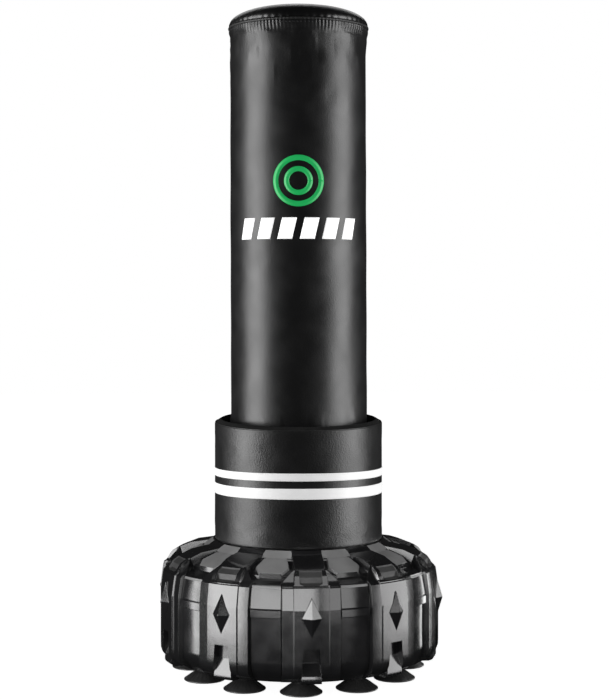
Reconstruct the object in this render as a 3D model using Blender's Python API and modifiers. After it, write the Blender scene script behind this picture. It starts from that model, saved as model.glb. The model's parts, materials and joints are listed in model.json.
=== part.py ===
"""A free-standing spring reflex bag, as separate parts in metres, +Z up.

The origin is on the floor, on the bag's axis. -Y is the front. A hollow tank stands on suction cups and holds a
short post. A coil spring on the post carries the padded bag, which leans about the spring's middle, inside a
padded collar that stays on the tank.
"""

import math

import bmesh
import bpy
from mathutils import Matrix, Vector

# Overall sizes
HEIGHT = 1.380
BAG_RADIUS = 0.1425
COLLAR_RADIUS = 0.1755
BASE_RADIUS = 0.304

# Running gap between parts that rest on each other, and the facets in a full turn of a round part
GAP = 0.0003
STEPS = 32

# Levels above the floor
TANK_FLOOR_Z = 0.027
DECK_Z = 0.270
COLLAR_TOP_Z = 0.512
BAG_FOOT_Z = 0.482
PIVOT_Z = COLLAR_TOP_Z
BAG_TOP_Z = 1.318
SEAM_Z = 1.338

# Tank: its ribs have a raised face with a diamond on it
RIB_COUNT = 10
PANEL_RADIUS = 0.283
RIB_RADIUS = 0.289
FACE_RADIUS = 0.2925
RIB_HALF_WIDTH = 0.057
RIB_DECK_HALF_WIDTH = 0.030
FACE_HALF_WIDTH = 0.032
SHOULDER_RADIUS = 0.234
SHOULDER_Z = 0.253
FACE_TOP_Z = 0.216
RIB_FOOT_Z = 0.0505
PAD_HALF_WIDTH = 0.023
DIAMOND_Z = 0.158
DIAMOND_HALF_HEIGHT = 0.038
DIAMOND_HALF_WIDTH = 0.019
ARCH_TOP_Z = 0.098
TANK_WALL = 0.008

# Suction cups and the studs that hold them
CUP_COUNT = 12
CUP_CIRCLE = 0.222
CUP_RADIUS = 0.042
CUP_TURN_DEG = -3.7
CUP_SOCKET_Z = 0.015
STUD_RADIUS = 0.004
STUD_TOP_Z = 0.048
STUD_FIT = 0.0006
STUD_RIDGE = 0.020

# Collar
COLLAR_INNER = 0.1545
COLLAR_SKIN = 0.0018
COLLAR_EDGE = 0.005
STRIPES = {"collar_stripe_upper": (0.4025, 0.4195), "collar_stripe_lower": (0.3662, 0.3892)}
STRIPE_THICKNESS = 0.0008
FLAP_THICKNESS = 0.0016
FLAP_HALF_ANGLE_DEG = 6.0

# Spring unit, measured from the pivot, and the post and pole it joins
SPRING_HALF_LENGTH = 0.0575
SPRING_RADIUS = 0.0365
WIRE_RADIUS = 0.0055
SPRING_TURNS = 5.5
SEAT_RADIUS = 0.044
SEAT_THICKNESS = 0.008
SPIGOT_RADIUS = 0.0285
SPIGOT_LENGTH = 0.0275
BUFFER_RADIUS = 0.027
TUBE_RADIUS = 0.030
TUBE_BORE = 0.0265
SOCKET_DEPTH = 0.035
CROSS_BOLT_RADIUS = 0.004
CROSS_BOLT_HEAD = 0.0068

# Flange under the post, and the thick pad in the tank's roof that takes its bolts
FLANGE_RADIUS = 0.080
FLANGE_THICKNESS = 0.008
FLANGE_PAD_RADIUS = 0.096
FLANGE_PAD_Z = 0.228
BOLT_CIRCLE = 0.064
BOLT_RADIUS = 0.005
BOLT_HEAD = 0.0095
BOLT_FIT = 0.0004
BOLT_LENGTH = 0.038

# Bag
SKIN = 0.002
CORE_RADIUS = 0.0625
CORE_BORE = 0.0575
FOOT_BORE = 0.076
BOARD = 0.008
HEM = 0.022
RIM_RADIUS = BAG_RADIUS + 0.0035
RIM_TAPER = 0.024
WELT_RADIUS = 0.0028
SPACERS = {"pole_spacer_lower": 0.640, "pole_spacer_upper": 1.255}
SPACER_THICKNESS = 0.018

# Filler, on the deck at the back
FILL_CENTRE = Vector((0.0, 0.209, 0.0))
FILL_HOLE = 0.018
FILL_FIT = 0.0006
FILL_BOSS = 0.027
FILL_TOP_Z = 0.2715
GASKET = 0.002
PLUG_CAP = 0.006
PLUG_STEM = 0.012


def clear_scene():
    for obj in list(bpy.data.objects):
        bpy.data.objects.remove(obj, do_unlink=True)


def new_collection(name):
    made = bpy.data.collections.new(name)
    bpy.context.scene.collection.children.link(made)
    return made


clear_scene()
PARTS = new_collection("spring_reflex_bag")
HELPERS = new_collection("cutters")


def new_material(name, colour, roughness, metallic=0.0):
    made = bpy.data.materials.new(name)
    made.use_nodes = True
    shader = made.node_tree.nodes["Principled BSDF"]
    shader.inputs["Base Color"].default_value = (*colour, 1.0)
    shader.inputs["Roughness"].default_value = roughness
    shader.inputs["Metallic"].default_value = metallic
    return made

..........

Instructions for the task: Go through the listing above and return every line where the word "materials" occurs.

Exercise output:
Reconstruct the object in this render as a 3D model using Blender's Python API and modifiers. After it, write the Blender scene script behind this picture. It starts from that model, saved as model.glb. The model's parts, materials and joints are listed in model.json.
    made = bpy.data.materials.new(name)